How to onboard customers fast—without compromising compliance

For fintech founders and product leads, onboarding delays aren’t just frustrating—they’re expensive and a bane to customer experience. Lost conversions, growing fraud risk, and mounting compliance are all common side effects of inefficient identify verification (IDV) systems.

For instance, in March 2025, Block Inc., the parent company of Cash App and Square, agreed to a $40 million settlement with the New York State Department of Financial Services over failures in its anti-money laundering programs during a period of rapid growth. Similarly, in 2024, the National Bank of Belgium sanctioned money transfer service Wise for insufficient ALM controls, resulting in account freezes and urgent remedial action.

These high-profile regulatory crackdowns exemplify the operational and reputational risks that fintech companies face when IDV and KYC checks aren’t handled efficiently and compliantly from day one. But moving fast shouldn’t have to mean breaking things. To prevent such problems, fintechs need to invest in automated KYC and IDV solutions the preserve both speed and compliance, without incurring unnecessary costs or adding complexity.

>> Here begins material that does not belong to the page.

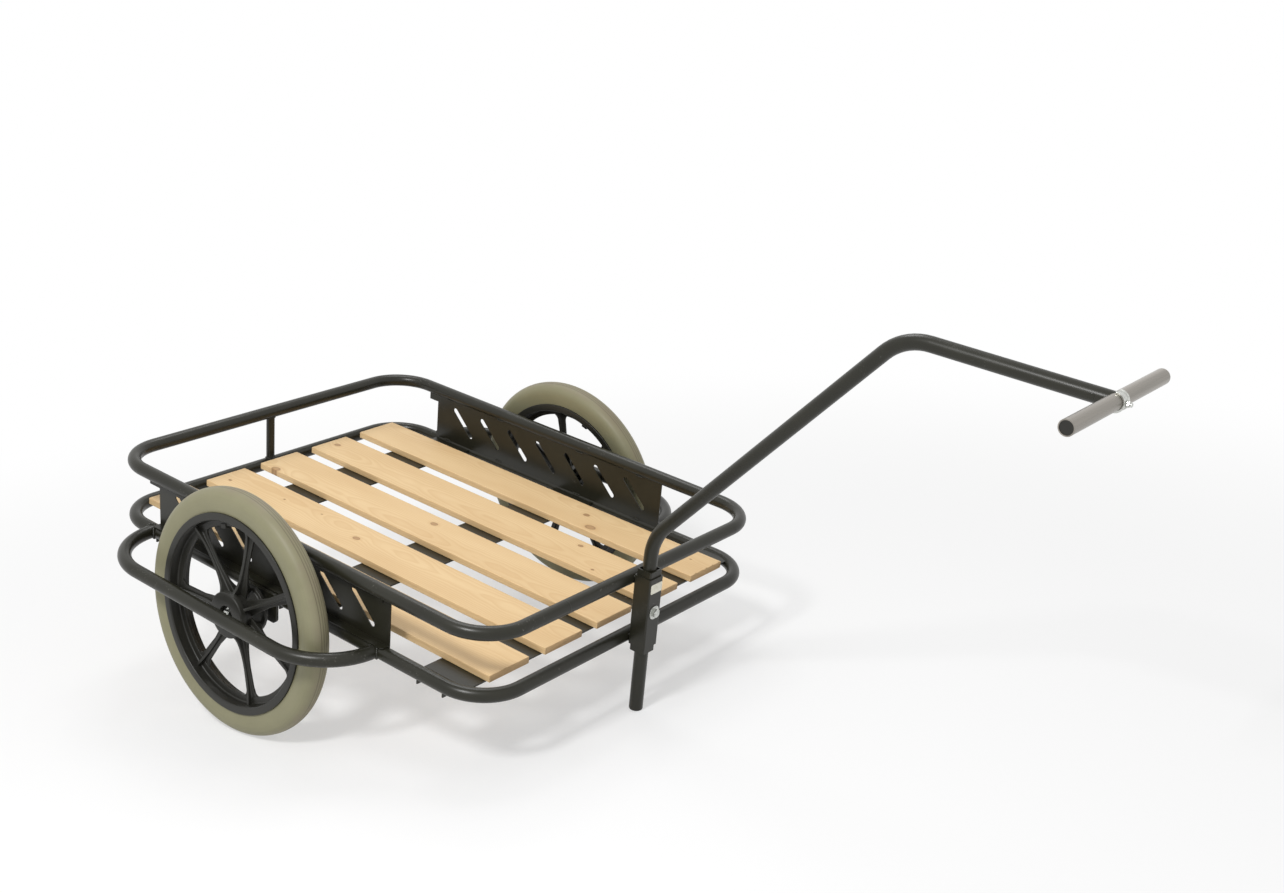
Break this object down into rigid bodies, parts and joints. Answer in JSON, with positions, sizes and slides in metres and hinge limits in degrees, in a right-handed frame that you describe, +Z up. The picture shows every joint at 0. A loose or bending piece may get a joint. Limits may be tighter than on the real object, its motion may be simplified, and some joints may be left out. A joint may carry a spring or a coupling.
{
  "type": "hand cart",
  "caption": "Two-wheeled hand cart: slatted wooden deck inside low tube rails, slotted side panels, wheel guards, and a bent drawbar whose foot parks it.",
  "frame": {"origin": "centre of the bounding box's floor: midway between the rear rail and the crossbar's bolt, on the wheels' common plane, at floor height", "axes": "+X along the cart toward the crossbar, +Y to the cart's left, +Z up; the cart stands parked, its deck sloping down toward the front by the park angle"},
  "size_m": [2.0996, 1.133, 0.8266],
  "materials": {
    "frame_paint": "satin black powder coat",
    "wheel_plastic": "black moulded plastic",
    "tyre": "grey-green solid tyre",
    "wood": "planed pine, oiled",
    "zinc": "zinc plated",
    "bare_steel": "dull grey-brown steel tube"
  },
  "bodies": {
    "cart": {"drawbar": "frame_paint", "foot_plug": "wheel_plastic", "front_bearer_1": "frame_paint", "front_bearer_2": "frame_paint", "handle": "bare_steel", "handle_bolt": "zinc", "handle_strap": "zinc", "left_axle": "zinc", "left_axle_nut": "zinc", "left_axle_plate": "frame_paint", "left_guard": "frame_paint", "left_guard_front_bend": "frame_paint", "left_guard_rear_bend": "frame_paint", "left_handle_plug": "wheel_plastic", "left_panel": "frame_paint", "liner": "frame_paint", "lower_rail": "frame_paint", "middle_bearer_1": "frame_paint", "middle_bearer_2": "frame_paint", "rear_bearer_1": "frame_paint", "rear_bearer_2": "frame_paint", "rear_post": "frame_paint", "right_axle": "zinc", "right_axle_nut": "zinc", "right_axle_plate": "frame_paint", "right_guard": "frame_paint", "right_guard_front_bend": "frame_paint", "right_guard_rear_bend": "frame_paint", "right_handle_plug": "wheel_plastic", "right_panel": "frame_paint", "slat_1": "wood", "slat_2": "wood", "slat_3": "wood", "slat_4": "wood", "slat_5": "wood", "sleeve": "frame_paint", "sleeve_bolt": "zinc", "sleeve_nut": "zinc", "upper_rail": "frame_paint"},
    "right_wheel_body": {"right_tyre": "tyre", "right_wheel": "wheel_plastic"},
    "left_wheel_body": {"left_tyre": "tyre", "left_wheel": "wheel_plastic"}
  },
  "joints": [
    {"name": "right_wheel_spin", "type": "hinge", "parent": "cart", "child": "right_wheel_body", "pos_m": [-0.54346, -0.489, 0.24954], "axis": [-0.0112, 0.9979, -0.0636], "continuous": true},
    {"name": "left_wheel_spin", "type": "hinge", "parent": "cart", "child": "left_wheel_body", "pos_m": [-0.54346, 0.489, 0.24954], "axis": [0.0112, 0.9979, 0.0636], "continuous": true}
  ]
}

The fintech dilemma: Speed vs. compliance

Speed and compliance are often competing goals, but they don’t have to be. On one hand, fintechs must grow quickly to secure market share, attract investment, and validate their business models in a highly competitive space. This growth is often predicated on the growing demand of seamless digital experiences, particularly during the customer onboarding stage. On the other hand, traditional KYC and AML compliance measures are time-consuming, expensive, and often need manual intervention. For startups in particular, the resulting bottlenecks can quickly lead to increased user drop-off.

Yet many fintech startups begin their journey relying on legacy verification processes and ad-hoc ALM and KYC solutions that:

  • Slow verification processes: Manual document reviews can take hours or even days, which is far too long in an industry where customer expectations are shaped by real-time experiences.

  • Increase operational costs: Traditional systems often require dedicated compliance staff, legal consultation, or external KYC vendors, all of which increase operational overhead.

  • Result in poor user experiences: Manual checks—along with the resultant delays—don’t just take more time; they increase the risk of human error and can greatly frustrate customers.

Streamlining KYC and IDV for increased agility

To address these challenges, you need innovative solutions built with automation, smart workflows, and developer-friendly integrations in mind. These platforms are designed to reduce onboarding time, and cut down on unnecessary costs and complexity. For instance, automated verification systems can handle onboarding processes in seconds rather than hours by using advanced technologies like optical character recognition (OCR) for document parsing, biometric verification, and cross-referencing. That way, you can achieve speed without sacrificing security or compliance.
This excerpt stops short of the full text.